If you don't have any contacts who know people in tech, then another way to go
is to start attending hackathons, or to do contract work on freelancer
websites. These two options are less desirable, as you will tend to find
customers who are much more picky and more price sensitive, but it is a way to
get started absent a network.

What you should charge is a tough question. I think it really depends on what
you are building. Mobile apps tend to fetch more than web apps. I'd shoot for
$50-100 per hour to start out, and you can perhaps bump that up the better you
get (especially if you are doing fixed price work and are conservative about
how you quote jobs).

For invoicing, I would say Microsoft Word usually suffices. Unless you have an
insane number of clients, it's pretty easy to keep track of your invoices by
emailing PDFs and cashing the associated checks. For contracts, there are a
number of options online for doing freelancing. I would download about 4-5 of
them, read them thoroughly, and pick and choose the best options. If you want,
once you have put together your ideal contract, you can hire a lawyer for an
hour to review (but probably not necessary, assuming you are doing business
through a corporation that doesn't have substantial assets).
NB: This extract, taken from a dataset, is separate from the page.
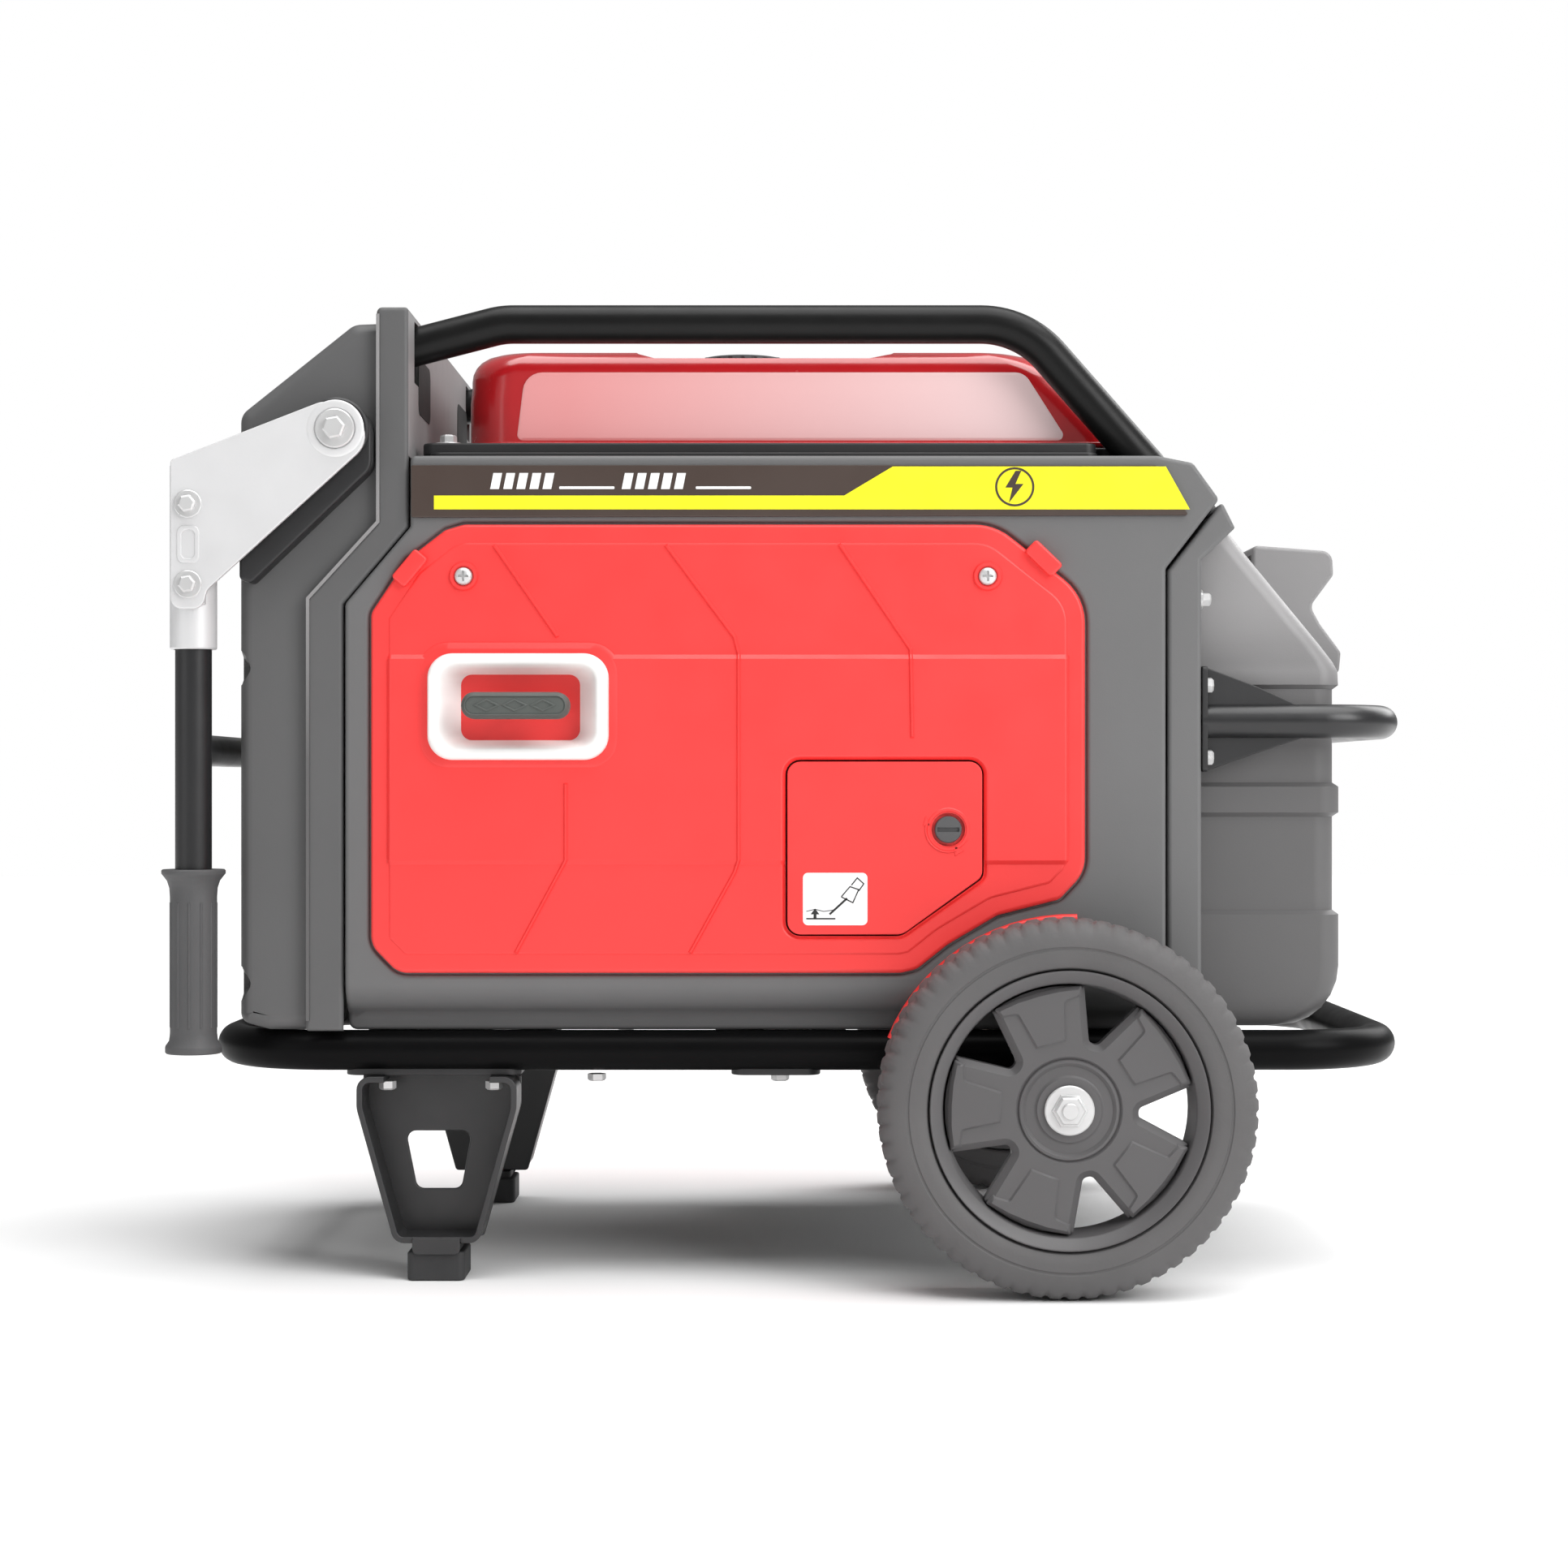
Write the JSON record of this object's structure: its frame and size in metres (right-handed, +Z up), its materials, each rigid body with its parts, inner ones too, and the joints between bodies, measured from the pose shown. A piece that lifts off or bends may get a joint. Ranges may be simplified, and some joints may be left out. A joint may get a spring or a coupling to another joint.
{
  "type": "portable generator",
  "caption": "Closed-frame portable inverter generator on two wheels and two front legs, with a folding pull handle, top rails, rear bumper and recoil starter.",
  "frame": {"origin": "centre of the bounding box at floor level", "axes": "+X to the wheel end, -Y to the recoil starter side, +Z up"},
  "size_m": [0.8676, 0.5996, 0.6815],
  "materials": {
    "blackPaint": "satin",
    "blackSteel": "satin",
    "greyPlastic": "matte",
    "palePlastic": "matte",
    "redPlastic": "satin",
    "redPaint": "gloss",
    "brownTrim": "matte",
    "silverPaint": "satin",
    "whitePlastic": "satin",
    "rubber": "matte",
    "tyre": "matte",
    "rimPlastic": "matte",
    "zinc": "satin",
    "castAlloy": "matte",
    "darkPlastic": "matte",
    "copper": "satin",
    "yellowPlastic": "satin",
    "cord": "matte"
  },
  "bodies": {
    "chassis": {"base_frame": "blackPaint", "top_rail_near": "blackPaint", "top_rail_far": "blackPaint", "rear_bumper": "blackPaint", "front_leg_near": "blackSteel", "front_leg_far": "blackSteel", "tank_tray": "blackSteel", "pivot_bracket_near": "blackSteel", "pivot_bracket_far": "blackSteel", "side_shell_near": "greyPlastic", "side_shell_far": "greyPlastic", "front_collar": "greyPlastic", "front_housing": "greyPlastic", "rear_collar": "palePlastic", "rear_cover": "palePlastic", "exhaust_hood": "palePlastic", "side_panel_near": "redPlastic", "side_panel_far": "redPlastic", "fuel_tank": "redPaint", "trim_strip_near": "brownTrim", "trim_strip_far": "brownTrim", "starter_bezel": "whitePlastic", "rubber_foot_near": "rubber", "rubber_foot_far": "rubber", "axle": "zinc", "hub_nut_near": "zinc", "hub_nut_far": "zinc", "pivot_bolt_near": "zinc", "pivot_bolt_far": "zinc", "muffler": "zinc", "engine_block": "castAlloy", "cylinder_head": "castAlloy", "inverter_module": "castAlloy", "control_panel": "darkPlastic", "outlet_block": "darkPlastic", "status_display": "darkPlastic", "air_cleaner": "darkPlastic", "battery": "darkPlastic", "stator": "copper", "oil_cap": "yellowPlastic"},
    "handle": {"handle_frame": "blackPaint", "handle_plate_near": "silverPaint", "handle_plate_far": "silverPaint", "grip_near": "rubber", "grip_far": "rubber"},
    "wheel_near": {"tyre_near": "tyre", "rim_near": "rimPlastic"},
    "wheel_far": {"tyre_far": "tyre", "rim_far": "rimPlastic"},
    "starter_pull": {"starter_grip": "rubber", "starter_rope": "cord"},
    "pulley": {"recoil_pulley": "darkPlastic"},
    "engine_rotor": {"rotor": "castAlloy"},
    "door": {"maintenance_door": "redPlastic"},
    "knob": {"door_knob": "darkPlastic"},
    "cap": {"fuel_cap": "darkPlastic"},
    "dial": {"start_dial": "redPlastic"},
    "rocker": {"eco_rocker": "darkPlastic"},
    "breaker": {"breaker_button": "redPlastic"},
    "flap": {"outlet_cover": "rubber"}
  },
  "joints": [
    {"name": "handle_fold", "type": "hinge", "parent": "chassis", "child": "handle", "pos_m": [-0.3115, 0, 0.586], "axis": [0, 1, 0], "range_deg": [0, 90]},
    {"name": "wheel_near_turn", "type": "hinge", "parent": "chassis", "child": "wheel_near", "pos_m": [0.184, -0.267, 0.127], "axis": [0, 1, 0], "continuous": true},
    {"name": "wheel_far_turn", "type": "hinge", "parent": "chassis", "child": "wheel_far", "pos_m": [0.184, 0.267, 0.127], "axis": [0, 1, 0], "continuous": true},
    {"name": "starter_slide", "type": "slide", "parent": "chassis", "child": "starter_pull", "axis": [0, -1, 0], "range_m": [0, 0.18], "stiffness_N_per_m": 60, "springref_m": -0.05},
    {"name": "pulley_turn", "type": "hinge", "parent": "chassis", "child": "pulley", "pos_m": [-0.1876, 0, 0.342], "axis": [1, 0, 0], "range_deg": [0, 190]},
    {"name": "rotor_turn", "type": "hinge", "parent": "chassis", "child": "engine_rotor", "pos_m": [-0.06, 0, 0.342], "axis": [1, 0, 0], "continuous": true},
    {"name": "door_hinge", "type": "hinge", "parent": "chassis", "child": "door", "pos_m": [-0.0037, -0.2222, 0.2995], "axis": [0, 0, -1], "range_deg": [0, 100]},
    {"name": "knob_turn", "type": "hinge", "parent": "door", "child": "knob", "pos_m": [0.1075, -0.219, 0.312], "axis": [0, 1, 0], "range_deg": [0, 90]},
    {"name": "cap_lift", "type": "slide", "parent": "chassis", "child": "cap", "axis": [0, 0, 1], "range_m": [0, 0.06]},
    {"name": "dial_turn", "type": "hinge", "parent": "chassis", "child": "dial", "pos_m": [-0.381, -0.095, 0.52], "axis": [1, 0, 0], "range_deg": [0, 120]},
    {"name": "rocker_tilt", "type": "hinge", "parent": "chassis", "child": "rocker", "pos_m": [-0.379, 0, 0.52], "axis": [0, 1, 0], "range_deg": [-7, 7]},
    {"name": "breaker_push", "type": "slide", "parent": "chassis", "child": "breaker", "axis": [1, 0, 0], "range_m": [0, 0.003], "stiffness_N_per_m": 300, "springref_m": -0.002},
    {"name": "flap_lift", "type": "hinge", "parent": "chassis", "child": "flap", "pos_m": [-0.3855, 0.092, 0.322], "axis": [0, 1, 0], "range_deg": [0, 110]}
  ],
  "couplings": [
    {"joint": "pulley_turn", "follows": "starter_slide", "rad_per_m": 18.182}
  ]
}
On the contract front, one thing to note that is important. DO NOT, I repeat,
DO NOT, sign non-compete agreements. Everyone and their mom is going to want
you to sign an agreement that says you will not compete with the product you
build for them for 1-2 years (or perhaps more). I would highly recommend
against this. By the time you get done working for 5-6 clients, you are
arguably going to be non-competed out of pretty much every segment of the
software industry in one way or another. When someone asks for this (unless
they are offering you a yacht and $20 million dollars) just say no. On the
other hand, I tend to view non-disclosure agreements as being pretty harmless
(however, read these thoroughly. sometimes people sneak non-compete language
into agreements titled "nondisclosure").

As far as legal issues, the big thing is to have an LLC. You should also have
a bank account for your LLC. All transactions concerning your business go
through the business bank account. Your business bank account should not be
particularly well funded (i.e. pay yourself often from your business bank
account). All agreements are signed by you, the "Member" of the LLC, not by
you individually. Read up on "piercing the corporate veil", and don't do any
of the things that might lead to this. If you do this, generally the only
recourse someone will have will be against your company, and this allows you
to avoid personal liability for issues that arise in the business, assuming
you are not grossly negligent in some way.